Welcome to (the real) Good Place.
But the fall finale left off with one heck of a twist, as the characters are now, finally, in the real Good Place.
“Michael now has more information than he’s ever had about the fact that there’s something [going on],” Schur teased. “He’s suspected since the end of season 1 that there’s something wrong—he now has actual information and he has a plan. Neil the Accountant says, ‘If you have a problem, go to The Good Place and take it up with the committee.’ So he now actually has, in theory, a plan for what he can do with the information. He doesn’t have the whole story yet. He will…shortly. He at least has a plan and he’s in a place to execute the plan and he attempts to execute the plan.”
And the writers deeply thought about how long it should be since the last person made it into The Good Place. “We chose the roughly 500 years because we sort of figured once the world was closed as a loop, once exploration moved from Western Europe and had moved across the ocean, that basically that was the last moment—after that moment it was essentially impossible for anyone would get in by the criteria we set up.”

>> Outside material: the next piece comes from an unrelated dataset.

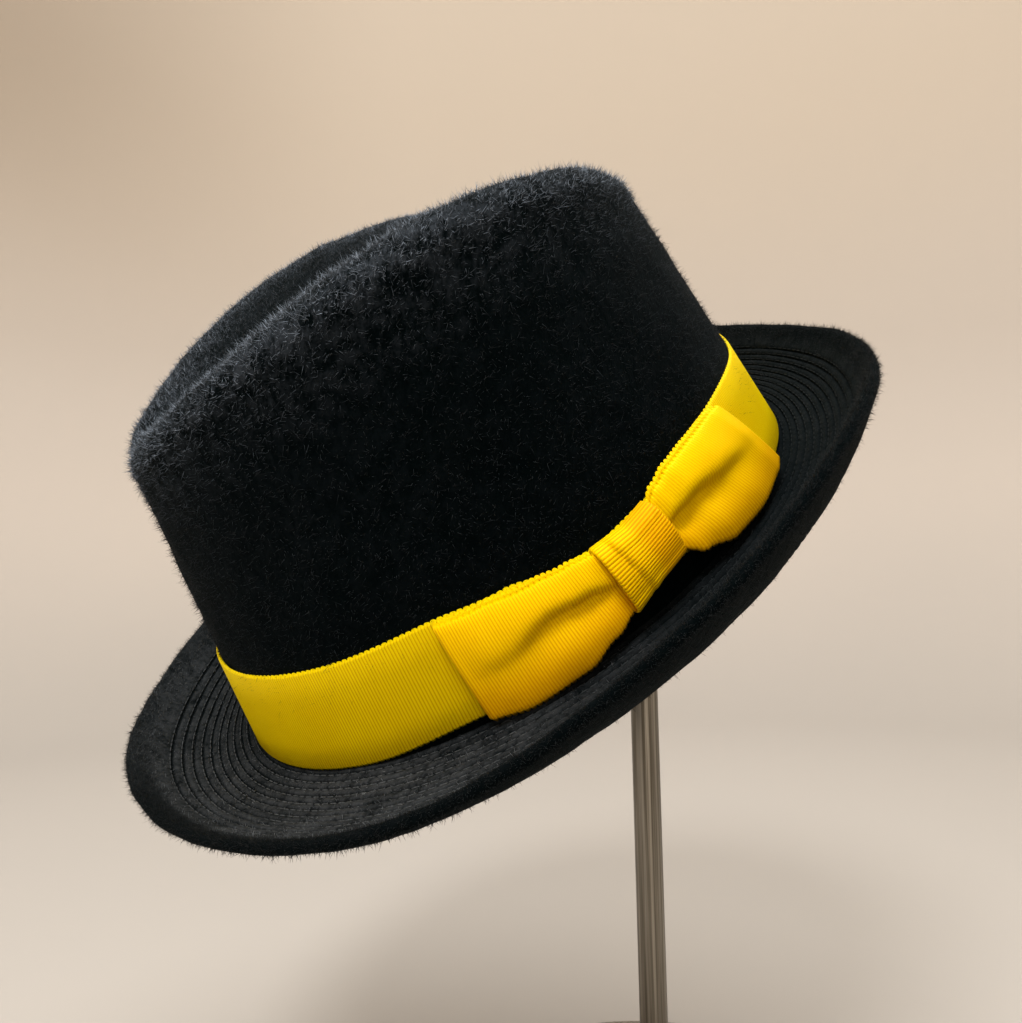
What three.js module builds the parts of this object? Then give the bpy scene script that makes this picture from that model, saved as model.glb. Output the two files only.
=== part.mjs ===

“Remember, we’ve also said from the beginning—and some of this was an unreliable narrator, but we’re holding it to be true—that it was already very hard to get in,” he continued. “It’s not 50-50. It was always reserved for the elite, top five percent, or whatever. So we figured once westward expansion begins, everyone was screwed. Harriet Tubman, Jonas Salk, and the Golden Girls were the main [ones]. That would be sad if they weren’t in it.”